▶ _WHAT TO WORK ON_: Repeat the listing below word for word, stopping after the line that contains "SCRAP_LENGTH = 9".

-- BEGIN --

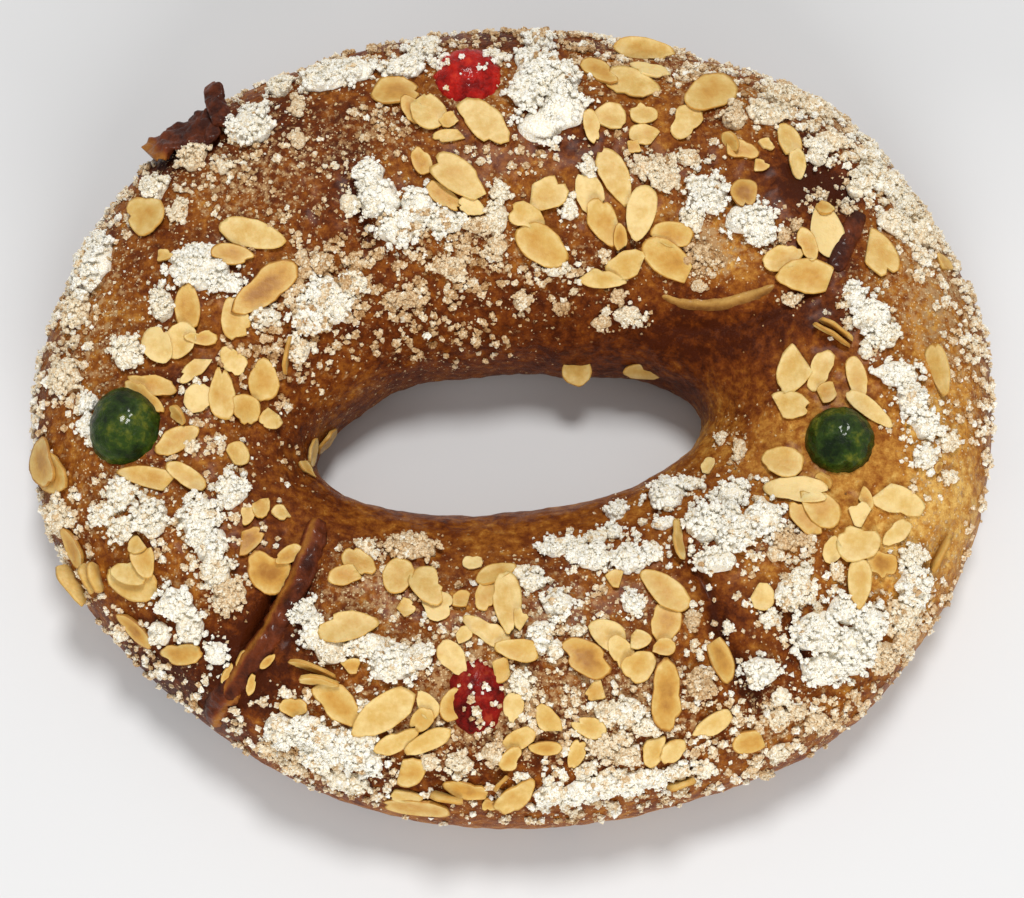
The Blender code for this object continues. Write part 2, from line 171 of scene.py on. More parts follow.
# Syrup that has run out of the fruit: x, y, half widths and amount.
WET_SPOTS = (
    (-70, -60, 6, 16, 1.0), (-60, -46, 8, 8, 0.9), (-54, -35, 4, 4, 1.0), (-76, -80, 7, 12, 0.9),
    (-84, -92, 8, 9, 1.0), (66, 22, 24, 6, 0.8), (-72, -62, 3, 10, 0.8), (98, 50, 7, 8, 0.8),
    (-12, 99, 13, 14, 0.7), (-9.5, -91, 13, 14, 0.8), (-100, 88, 14, 9, 0.8), (45, 16, 40, 10, 0.25),
    (-40, 6, 18, 10, 0.3), (58, -74, 4, 20, 0.5),
)

# A slice of almond: the least and most thickness, the sides of its outline and the insets of its top.
SLICE_THICKNESS = (0.9, 1.25)
SLICE_SIDES = 26
SLICE_INSETS = (0.09, 0.27, 0.3)

# The share of the slices that have lost an end, and the length under which a slice is a scrap.
BROKEN_SHARE = 0.3
SCRAP_LENGTH = 9

# Sliced almonds lying flat, the lower ones first: x, y, length, width, turn and how toasted.
ALMONDS = (
    (-111.5, 56.5, 16, 12.5, -40, 0.45), (-105, 42, 6, 4, 0, 0.3), (-97, 25.5, 15, 8, 95, 0.4),
    (-99, 15, 12, 9, 60, 0.5), (-83, 22, 14, 8.5, 100, 0.5), (-93, 16, 10.5, 4.5, 0, 0.5),
    (-105.5, 13.5, 12, 9, -60, 0.0), (-94, 6.5, 13, 5, 43, 0.5), (-83.5, 9.5, 10, 7, -50, 0.5),
    (-93.5, -2.5, 9.5, 8, 60, 0.1), (-86.5, -1, 17, 8, 95, 0.45), (-107, 1.5, 15.5, 6, -18, 0.6),
    (-109, -2, 15, 5, -38, 0.5), (-80, -5, 10, 9, -40, 0.4), (-99, -15.5, 14.5, 7.5, 30, 0.6),
    (-82, -19, 8.5, 7.5, 0, 0.4), (-106, -27, 22, 6.5, -12, 0.5), (-96, -26.5, 14, 6, -32, 0.4),
    (-138, -23, 16, 12, -20, 0.6), (-140, -19.5, 17, 14, -40, 0.85), (-131, -45, 14, 7, -65, 0.5),
    (-111.5, -57, 18, 11, -10, 0.5), (-111, -54.5, 14, 7.5, 0, 0.3), (-107.5, -51.5, 12, 7, -70, 0.4),
    (-109, -47, 6.5, 5.5, 0, 0.4), (-111, -70, 15, 6, -43, 0.6), (-97, -78, 15.5, 7, 14, 0.5),
    (-35, 95, 16, 10.5, -5, 0.5), (-30, 88, 11, 6, -60, 0.6), (-25.5, 87.5, 14.5, 10.5, -65, 0.6),
    (-19, 84, 8, 5, 30, 0.5), (-18, 79, 12, 4, 5, 0.6), (-8, 83.5, 20, 11, -45, 0.4),
    (-27, 71, 10, 6, -65, 0.5), (-20, 59, 14, 6, -40, 0.5), (-12, 56, 9, 6, -20, 0.4),
    (-15.5, 65, 22, 10.5, -40, 0.5), (-78, 48.5, 21.5, 9, -17, 0.6), (-84, 41.5, 13, 7, -5, 0.7),
    (-74, 31.5, 24.5, 11, 40, 0.85), (-74.5, 4.5, 13.5, 9, 90, 0.4), (-72.5, -6.5, 8.5, 7, 20, 0.5),
    (-62.5, -20.5, 8.5, 5, -50, 0.4), (-62, -13, 10, 5.5, 55, 0.4), (-58, -7, 10, 6.5, 50, 0.4),
    (-77.5, -38, 7, 4.5, 80, 0.3), (-74, -35.5, 8.5, 5.5, 85, 0.4), (-67.7, -37.3, 6.5, 5, 0, 0.3),
    (-77, -46, 12, 7, 40, 1.0), (-71, -55, 15, 12, -40, 0.75), (-65.5, -50, 9.5, 5, 30, 0.5),
    (-44.5, -52.5, 11.5, 8, -40, 0.4), (-48, -56.5, 11, 6.5, 10, 0.4), (-33, -56.5, 12, 9, 75, 0.35),
    (-21.5, -65, 11, 9, -50, 0.3), (-24, -60, 14, 10, -60, 0.3), (-31, -66, 7, 6, 0, 0.3),
    (-10.5, -52, 7, 4.5, 0, 0.0), (-7, -62, 11, 6, 80, 0.4), (-4, -56, 13, 6, 25, 0.5),
    (-7, -73, 16, 6.5, -30, 0.5), (-14.5, -64, 7, 5, 20, 0.3), (-1, -65, 20, 8.5, 95, 0.35),
    (-13.5, -75, 7.5, 4.5, 60, 0.4), (-47, -72, 18, 9.5, 10, 0.45), (-63, -94, 9, 6, 0, 0.9),
    (-46, -83, 8, 4.5, 0, 0.4), (-50, -93, 19, 10, -45, 0.4), (-33, -104, 14, 6, 30, 0.45),
    (-37, -96.5, 21.5, 10, 35, 0.5), (-24, -104, 15, 6, 28, 0.4), (-29.5, -112, 12, 9, 40, 0.5),
    (-31, -118.5, 11, 5, 10, 0.5), (-28, -121.5, 21.5, 9, 12, 0.7), (-12, -117.5, 15.5, 6, -15, 0.5),
    (-6, -121, 6, 4.5, 0, 0.4), (-16.5, -81, 12, 7, -55, 0.4), (-24, -94, 9, 5.5, -60, 0.4),
    (-16.5, -94, 10, 7, 70, 0.4), (-25.5, -98, 9, 6, 50, 0.5), (-2.5, -84, 8.5, 6.5, 45, 0.4),
    (1, -95, 9, 6, 80, 0.4), (38, 98, 18, 11.5, -15, 0.45), (28, 102, 14.5, 8, -50, 0.5),
    (42.4, 103.4, 15, 7.5, 0, 0.0), (54, 85, 14, 9, 60, 0.4), (62, 96, 21, 13, 45, 0.7),
    (30.5, 85.7, 10, 9, 0, 0.4), (25, 82, 11.5, 5, -80, 0.5), (41.4, 79.7, 11, 7, 0, 0.4),
    (41, 87, 9, 8, 0, 0.5), (37.5, 75.5, 6, 4.5, 0, 0.4), (32, 66, 20, 8.5, -66, 0.5),
    (70.7, 75.8, 12, 6.5, -15, 0.6), (78.5, 78, 6, 4, 0, 0.6), (11, 60, 14, 10, 25, 0.4),
    (5, 53.3, 12, 8, -25, 0.4), (24, 61, 14, 8.5, -75, 0.4), (28.2, 51.7, 16, 9, -62, 0.4),
    (33, 47.4, 9, 4.5, -85, 0.4), (9.8, 44.7, 18.5, 11, -38, 0.45), (39.5, 54.5, 18, 9, 78, 0.4),
    (49, 48.4, 13, 8, -10, 0.3), (48.6, 40.5, 20, 10, -38, 0.5), (36, 40, 15, 8.5, 22, 0.4),
    (27.8, 35.9, 15, 6, -10, 0.15), (71, 61, 11, 9, -80, 0.85), (59.8, -21.5, 7, 4, 85, 0.1),
    (31, -57.5, 6.5, 5.5, 0, 0.5), (45.1, -70.4, 12, 9.5, 80, 0.5), (45.1, -60.8, 18, 8.5, -42, 0.8),
    (73, -62.7, 8.5, 8, 0, 0.1), (2, -78.5, 14, 6.5, -8, 0.5), (2.9, -69.4, 8.5, 4.5, -80, 0.4),
    (28.2, -74, 12, 8.5, -35, 0.4), (32, -79, 11, 7, -60, 0.4), (37, -75.6, 8, 6, 0, 0.1),
    (37.4, -82.9, 11, 9, 30, 0.4), (21.7, -80.9, 17, 10, -35, 0.95), (44, -77.6, 8, 5, 0, 0.4),
    (25, -90, 8, 6.5, 0, 0.35), (45.1, -91.2, 21.5, 10, -88, 0.65), (60.8, -80.3, 16, 7.5, -65, 0.65),
    (11, -98.9, 11.5, 6.5, -62, 0.4), (22.6, -100.2, 11, 6, -18, 0.5), (2.5, -103.6, 11, 6, 30, 0.7),
    (10, -105.9, 10, 4.5, -5, 0.5), (19.2, -107.6, 10, 5, 75, 0.5), (0.2, -108.5, 9, 6, 60, 0.4),
    (1.8, -118.5, 16, 8, 58, 0.55), (41.8, -106.3, 11, 7, 80, 0.4), (47, -106, 9, 6.5, 45, 0.4),
    (58.6, -98.9, 13, 6, 33, 0.5), (70.4, -103.3, 12, 8, 5, 0.5), (85.7, 80.4, 12, 7.5, -75, 0.1),
    (87.7, 72.5, 10, 6, -75, 0.4), (76.5, 71, 6, 4, 0, 0.4), (96, 50.3, 18, 10.5, -85, 0.1),
    (95, 57, 8, 5, 0, 0.3), (90.2, 44.8, 11, 5.5, -70, 0.3), (82.8, 41.1, 13, 8, 20, 0.5),
    (89.4, 35.5, 19, 10.5, -3, 0.6), (111.7, 44, 18, 11, -60, 0.7), (133.7, 43, 8.5, 7, -20, 0.5),
    (93, 6, 14, 7, 65, 0.4), (85.9, 7, 17.5, 11, 55, 0.4), (94.5, -1, 8, 6, 40, 0.3),
    (103.8, 3.5, 14, 6, -80, 0.5), (107.1, -6.1, 17, 5.5, -38, 0.3), (84.1, -4.1, 13, 8.5, -10, 0.3),
    (81, -21.8, 13, 9.5, -20, 0.3), (87, -40, 14, 6.5, -55, 0.4), (91, -36, 15, 9.5, -50, 0.4),
    (84.7, -30.8, 20, 8, -8, 0.15), (105, -33, 8, 4, -60, 0.4), (114.7, -33.4, 18, 9, -15, 0.4),
    (102.7, -38.1, 8, 7.5, 0, 0.3), (114, -43, 11, 5.5, 40, 0.5), (94.9, -48.6, 9, 6, 60, 0.4),
    (109.2, -52.3, 10.5, 8.5, -20, 0.85), (102, -58.1, 15, 7.5, 85, 0.15),
    (102.5, -46.6, 14, 11, 10, 0.35), (127, -22.6, 4.5, 4, 0, 0.9),
)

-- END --

▶ _COMPLETED EXERCISE_:
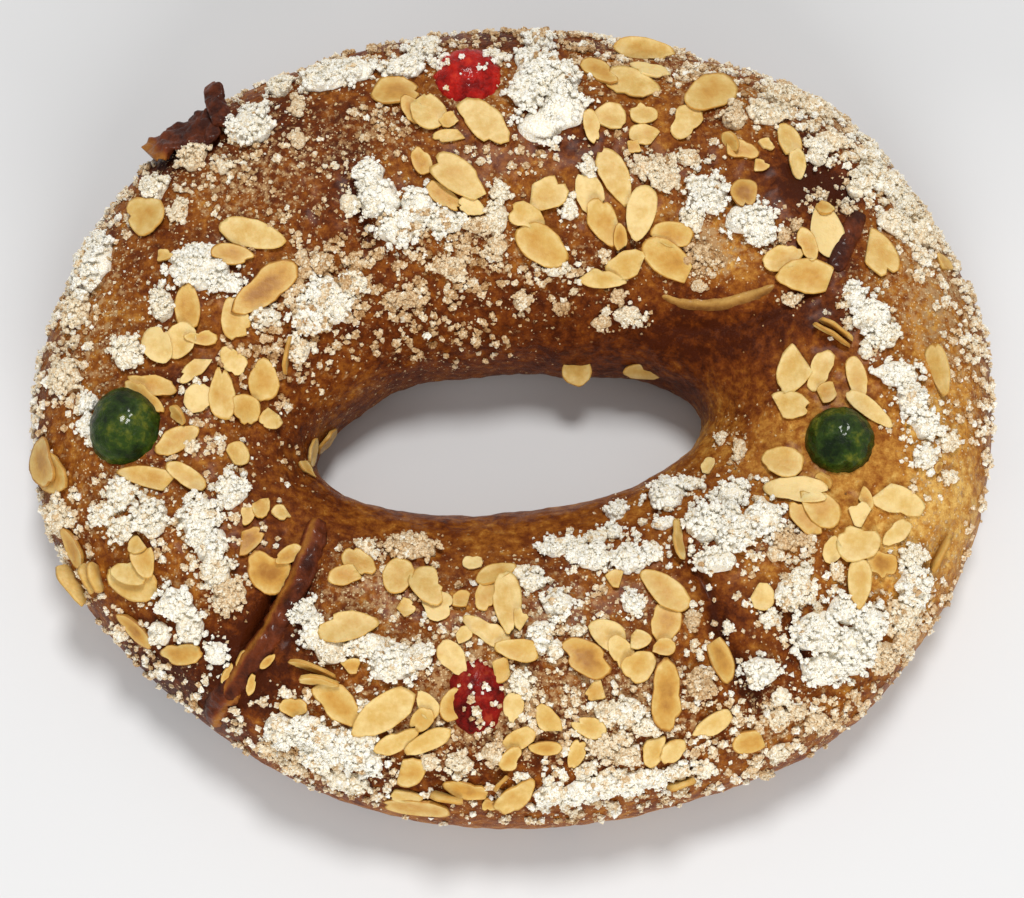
The Blender code for this object continues. Write part 2, from line 171 of scene.py on. More parts follow.
# Syrup that has run out of the fruit: x, y, half widths and amount.
WET_SPOTS = (
    (-70, -60, 6, 16, 1.0), (-60, -46, 8, 8, 0.9), (-54, -35, 4, 4, 1.0), (-76, -80, 7, 12, 0.9),
    (-84, -92, 8, 9, 1.0), (66, 22, 24, 6, 0.8), (-72, -62, 3, 10, 0.8), (98, 50, 7, 8, 0.8),
    (-12, 99, 13, 14, 0.7), (-9.5, -91, 13, 14, 0.8), (-100, 88, 14, 9, 0.8), (45, 16, 40, 10, 0.25),
    (-40, 6, 18, 10, 0.3), (58, -74, 4, 20, 0.5),
)

# A slice of almond: the least and most thickness, the sides of its outline and the insets of its top.
SLICE_THICKNESS = (0.9, 1.25)
SLICE_SIDES = 26
SLICE_INSETS = (0.09, 0.27, 0.3)

# The share of the slices that have lost an end, and the length under which a slice is a scrap.
BROKEN_SHARE = 0.3
SCRAP_LENGTH = 9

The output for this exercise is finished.